I am a filthy rich American and I'm tired of it. I have a dorm room full of stuff with still more stuff in my parents home. I want to give it all away. I do not want to replace it with just more stuff this Christmas. I honestly can't think of anything that I need. I wanted a new computer, but this one is working just fine.
I get sick to my stomach when I put on my nice new shoes and I see faces of children who have no shoes at all. I walk into the cafeteria surrounded with food, but I hear everyone (myself included) complain about the food. Why do we do this? We are so very spoiled. We are so rich, yet I can't seem to find it within myself to give to the poor. I consider ending my sponsorship of a little girl in Honduras every month when I balance my checkbook. WHy do I do this?
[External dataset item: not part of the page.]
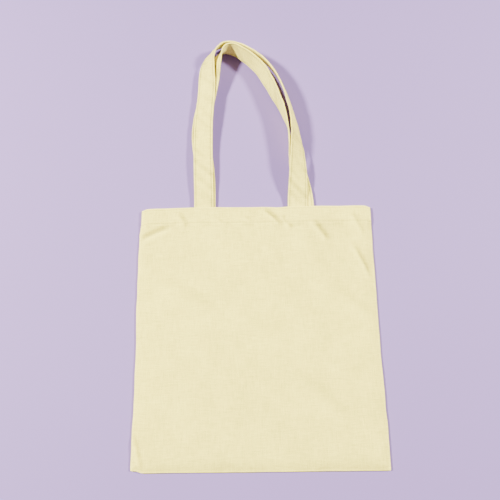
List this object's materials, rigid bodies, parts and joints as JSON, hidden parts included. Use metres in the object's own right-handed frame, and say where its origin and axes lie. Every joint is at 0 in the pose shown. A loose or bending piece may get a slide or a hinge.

Why don't I trust God with my finances? I look at my picture of Katherine and my heart breaks for her, yet breaks for me and my peers at the same time. She has so little, infact I just want to go give her my clothes. Yet, I receive her letters and they are filled with so much joy and concern about me. Each time she asks me about my health and how I am doing. We are so selfish. I AM SO SELFISH! With my money, my time, and my friends. My heart breaks for us Americans because we are consumed with stuff and not able to experience the joy that Katherine is experiencing in Honduras.
This is not ok. We need to be broken. I need to be broken. Maybe it takes having everything that I hold dear stripped away? Maybe the things that I find my indentity in need to be removed?